40      À cet égard, il suffit de constater que l’expression « à tous les stades de la commercialisation », qui n’est accompagnée d’aucune limitation, doit se comprendre de manière large. Dès lors que les contrôles de conformité ont pour objet de vérifier que les produits commercialisés sont conformes aux normes de commercialisation prescrites, ces contrôles ont vocation à être effectués, en principe, à tous les stades de la commercialisation de ces produits, c’est-à-dire à tout moment de la période qui s’étend de la production desdits produits à leur vente au détail, ce qui couvre le transport de ces mêmes produits entre la plateforme de distribution et le point de vente au détail.

41      Cette interprétation est au demeurant corroborée par la logique du système mis en place par le règlement d’exécution no 543/2011. D’une part, l’article 4, intitulé « Exceptions et dérogations à l’application des normes de commercialisation », énumère, de manière limitative, les cas dans lesquels les produits ne sont pas soumis à l’obligation de conformité aux normes de commercialisation. Or, il suffit de constater que le transport de produits entre la plateforme de distribution et le point de vente au détail ne figure pas parmi les cas énumérés à cette disposition. Aussi, la circonstance qu’une plateforme de distribution et le point de vente au détail appartiennent à la même entreprise ou à deux entités économiques distinctes est indifférente.
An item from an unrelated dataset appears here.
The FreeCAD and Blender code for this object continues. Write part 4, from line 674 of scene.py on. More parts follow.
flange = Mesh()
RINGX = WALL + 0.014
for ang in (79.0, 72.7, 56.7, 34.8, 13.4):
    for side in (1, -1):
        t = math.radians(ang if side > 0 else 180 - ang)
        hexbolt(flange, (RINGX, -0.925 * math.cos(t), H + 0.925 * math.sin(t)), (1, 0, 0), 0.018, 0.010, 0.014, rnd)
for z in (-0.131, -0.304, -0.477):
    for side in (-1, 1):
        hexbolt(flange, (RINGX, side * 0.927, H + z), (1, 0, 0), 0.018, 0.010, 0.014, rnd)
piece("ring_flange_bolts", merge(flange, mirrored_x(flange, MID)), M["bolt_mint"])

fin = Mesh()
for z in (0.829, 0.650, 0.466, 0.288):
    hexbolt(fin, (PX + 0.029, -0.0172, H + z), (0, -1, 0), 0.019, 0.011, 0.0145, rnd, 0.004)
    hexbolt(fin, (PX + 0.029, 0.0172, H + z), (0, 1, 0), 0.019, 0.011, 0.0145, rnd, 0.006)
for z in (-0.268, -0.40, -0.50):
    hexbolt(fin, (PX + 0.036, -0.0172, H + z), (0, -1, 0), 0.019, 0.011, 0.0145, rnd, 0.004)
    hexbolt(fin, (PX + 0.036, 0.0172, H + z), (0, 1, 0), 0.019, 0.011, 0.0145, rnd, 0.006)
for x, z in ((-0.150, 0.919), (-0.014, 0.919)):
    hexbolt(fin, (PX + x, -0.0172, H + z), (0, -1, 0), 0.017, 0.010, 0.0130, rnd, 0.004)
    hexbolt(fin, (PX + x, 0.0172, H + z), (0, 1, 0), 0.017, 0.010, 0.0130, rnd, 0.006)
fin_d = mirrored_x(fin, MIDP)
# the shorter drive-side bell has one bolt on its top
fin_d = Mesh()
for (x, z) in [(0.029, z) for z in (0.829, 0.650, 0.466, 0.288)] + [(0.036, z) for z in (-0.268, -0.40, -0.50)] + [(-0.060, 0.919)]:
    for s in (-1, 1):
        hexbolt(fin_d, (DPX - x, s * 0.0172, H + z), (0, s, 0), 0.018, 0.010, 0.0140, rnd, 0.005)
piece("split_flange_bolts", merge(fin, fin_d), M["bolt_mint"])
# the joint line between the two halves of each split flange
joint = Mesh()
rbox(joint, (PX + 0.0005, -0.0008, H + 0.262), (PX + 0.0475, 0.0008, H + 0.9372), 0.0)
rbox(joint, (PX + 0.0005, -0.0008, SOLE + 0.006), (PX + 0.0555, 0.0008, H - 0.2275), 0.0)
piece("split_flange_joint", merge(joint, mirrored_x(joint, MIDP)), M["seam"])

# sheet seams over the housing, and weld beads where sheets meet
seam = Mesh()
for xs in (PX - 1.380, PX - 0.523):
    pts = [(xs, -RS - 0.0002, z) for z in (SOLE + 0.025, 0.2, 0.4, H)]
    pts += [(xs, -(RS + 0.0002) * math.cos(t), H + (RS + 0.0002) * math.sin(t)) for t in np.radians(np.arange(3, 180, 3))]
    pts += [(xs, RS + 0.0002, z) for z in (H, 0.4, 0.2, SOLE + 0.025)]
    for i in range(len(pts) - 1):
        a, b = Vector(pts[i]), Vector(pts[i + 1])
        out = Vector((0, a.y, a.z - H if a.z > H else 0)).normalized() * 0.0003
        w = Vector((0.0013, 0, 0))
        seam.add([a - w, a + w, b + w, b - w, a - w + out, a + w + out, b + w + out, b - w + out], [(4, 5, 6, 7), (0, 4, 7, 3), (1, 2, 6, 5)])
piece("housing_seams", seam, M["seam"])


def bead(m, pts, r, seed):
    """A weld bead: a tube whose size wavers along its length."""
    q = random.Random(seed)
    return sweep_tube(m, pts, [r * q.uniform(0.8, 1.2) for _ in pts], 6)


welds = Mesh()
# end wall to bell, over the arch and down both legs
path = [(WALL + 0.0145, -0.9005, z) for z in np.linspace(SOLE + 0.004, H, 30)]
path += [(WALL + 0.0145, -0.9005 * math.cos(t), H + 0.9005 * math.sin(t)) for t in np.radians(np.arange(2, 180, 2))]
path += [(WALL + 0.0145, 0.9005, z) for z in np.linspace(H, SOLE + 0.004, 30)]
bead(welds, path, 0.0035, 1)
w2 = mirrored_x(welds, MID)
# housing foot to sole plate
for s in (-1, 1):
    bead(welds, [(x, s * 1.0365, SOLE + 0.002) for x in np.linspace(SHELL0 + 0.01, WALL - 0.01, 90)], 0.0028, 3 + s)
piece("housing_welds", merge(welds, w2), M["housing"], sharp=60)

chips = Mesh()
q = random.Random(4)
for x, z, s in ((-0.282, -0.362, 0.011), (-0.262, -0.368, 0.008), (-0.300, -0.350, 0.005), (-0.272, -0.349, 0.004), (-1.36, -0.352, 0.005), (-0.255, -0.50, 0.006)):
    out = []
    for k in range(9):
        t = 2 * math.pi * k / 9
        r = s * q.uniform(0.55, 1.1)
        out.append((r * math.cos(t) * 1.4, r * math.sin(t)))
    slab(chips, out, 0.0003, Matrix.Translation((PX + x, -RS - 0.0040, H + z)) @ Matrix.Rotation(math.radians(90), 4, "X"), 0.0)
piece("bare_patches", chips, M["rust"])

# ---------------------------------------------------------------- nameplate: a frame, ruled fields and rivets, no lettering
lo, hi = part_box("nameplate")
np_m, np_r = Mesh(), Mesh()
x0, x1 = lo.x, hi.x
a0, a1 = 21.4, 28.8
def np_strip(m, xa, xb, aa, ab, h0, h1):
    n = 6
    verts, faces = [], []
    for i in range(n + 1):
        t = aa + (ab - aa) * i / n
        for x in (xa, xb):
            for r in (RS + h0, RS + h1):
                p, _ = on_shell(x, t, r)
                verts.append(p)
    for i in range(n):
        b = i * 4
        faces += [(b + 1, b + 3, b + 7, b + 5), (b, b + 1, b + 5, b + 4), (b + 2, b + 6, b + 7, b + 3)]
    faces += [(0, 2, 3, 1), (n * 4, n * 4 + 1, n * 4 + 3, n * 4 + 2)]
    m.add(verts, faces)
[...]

42      D’autre part, il importe de relever que le point 2.2 de l’annexe V du règlement d’exécution no 543/2011 précise que des contrôles de conformité peuvent être effectués au cours des opérations de conditionnement, au point d’expédition, au cours du transport, au point de réception des marchandises ainsi qu’au niveau de la vente en gros et au détail. Partant, force est de constater que la réalisation de ces contrôles n’est pas limitée au seul cas du déplacement de produits entre des personnes juridiques distinctes ni subordonnée aux seules hypothèses de transfert de propriété des produits. Ce qui importe, comme le prévoit l’article 113 bis, paragraphe 3, du règlement no 1234/2007, c’est que le détenteur des produits, qui est défini à l’article 3, paragraphe 3, du règlement d’exécution no 543/2011 comme étant la personne détenant matériellement les produits, soit responsable du respect de la conformité de ces produits. Dès lors, la circonstance qu’un produit soit contrôlé lors d’un transport interne entre deux entités relevant d’un même opérateur économique est indifférente.
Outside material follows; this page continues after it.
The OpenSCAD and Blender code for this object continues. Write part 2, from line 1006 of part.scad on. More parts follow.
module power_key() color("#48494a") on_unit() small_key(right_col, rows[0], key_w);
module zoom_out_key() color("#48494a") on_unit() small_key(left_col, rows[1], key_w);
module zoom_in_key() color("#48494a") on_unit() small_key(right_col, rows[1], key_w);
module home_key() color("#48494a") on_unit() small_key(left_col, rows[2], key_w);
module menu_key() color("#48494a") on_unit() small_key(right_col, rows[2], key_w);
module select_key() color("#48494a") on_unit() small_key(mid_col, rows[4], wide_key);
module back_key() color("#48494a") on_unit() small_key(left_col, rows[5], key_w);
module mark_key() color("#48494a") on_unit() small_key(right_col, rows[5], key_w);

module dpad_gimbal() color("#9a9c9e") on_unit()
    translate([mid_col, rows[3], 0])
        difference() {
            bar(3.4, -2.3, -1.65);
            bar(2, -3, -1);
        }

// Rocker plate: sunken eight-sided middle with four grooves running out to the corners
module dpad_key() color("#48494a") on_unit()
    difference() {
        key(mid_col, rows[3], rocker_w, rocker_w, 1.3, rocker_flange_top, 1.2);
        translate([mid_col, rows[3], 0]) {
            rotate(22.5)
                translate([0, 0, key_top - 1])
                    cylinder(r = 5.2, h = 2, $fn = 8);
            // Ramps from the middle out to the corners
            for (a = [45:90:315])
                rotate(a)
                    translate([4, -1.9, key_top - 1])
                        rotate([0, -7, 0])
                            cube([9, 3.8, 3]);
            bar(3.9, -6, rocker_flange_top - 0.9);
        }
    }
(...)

43      Eu égard à l’ensemble des considérations qui précèdent, il convient de répondre à la question posée que l’article 5, paragraphe 4, du règlement d’exécution no 543/2011, lu à la lumière de l’article 8 de ce règlement et des articles 113 et 113 bis du règlement no 1234/2007, doit être interprété en ce sens que le contrôle de conformité aux normes de commercialisation de produits relevant du secteur des fruits et légumes n’exige pas du détenteur de ces produits qu’il émette un document d’accompagnement. Toutefois, lorsque ce détenteur émet un tel document, il doit, à tous les stades de la commercialisation desdits produits, mentionner la désignation et le pays d’origine des mêmes produits, indépendamment de la circonstance que les mentions externes requises par le règlement d’exécution no 543/2011 figurent déjà de manière visible et indélébile sur l’un des côtés des emballages de ceux‑ci, sur un panneau d’affichage placé visiblement à l’intérieur du moyen de transport avec lequel ils sont transportés ainsi que sur les factures émises par le fournisseur de ces produits.

 Sur les dépens

44      La procédure revêtant, à l’égard des parties au principal, le caractère d’un incident soulevé devant la juridiction de renvoi, il appartient à celle-ci de statuer sur les dépens. Les frais exposés pour soumettre des observations à la Cour, autres que ceux desdites parties, ne peuvent faire l’objet d’un remboursement.

Par ces motifs, la Cour (huitième chambre) dit pour droit :

L’article 5, paragraphe 4, du règlement d’exécution (UE) no 543/2011 de la Commission, du 7 juin 2011, portant modalités d’application du règlement (CE) no 1234/2007 du Conseil en ce qui concerne les secteurs des fruits et légumes et des fruits et légumes transformés, lu à la lumière de l’article 8 de ce règlement et des articles 113 et 113 bis du règlement (CE) no 1234/2007 du Conseil, du 22 octobre 2007, portant organisation commune des marchés dans le secteur agricole et dispositions spécifiques en ce qui concerne certains produits de ce secteur (règlement « OCM unique »), tel que modifié par le règlement (CE) no 361/2008 du Conseil, du 14 avril 2008, doit être interprété en ce sens que le contrôle de conformité aux normes de commercialisation de produits relevant du secteur des fruits et légumes n’exige pas du détenteur de ces produits qu’il émette un document d’accompagnement. Toutefois, lorsque ce détenteur émet un tel document, il doit, à tous les stades de la commercialisation desdits produits, mentionner la désignation et le pays d’origine des mêmes produits, indépendamment de la circonstance que les mentions externes requises par le règlement d’exécution no 543/2011 figurent déjà de manière visible et indélébile sur l’un des côtés des emballages de ceux-ci, sur un panneau d’affichage placé visiblement à l’intérieur du moyen de transport avec lequel ils sont transportés ainsi que sur les factures émises par le fournisseur de ces produits.

Signatures


*      Langue de procédure : l’italien.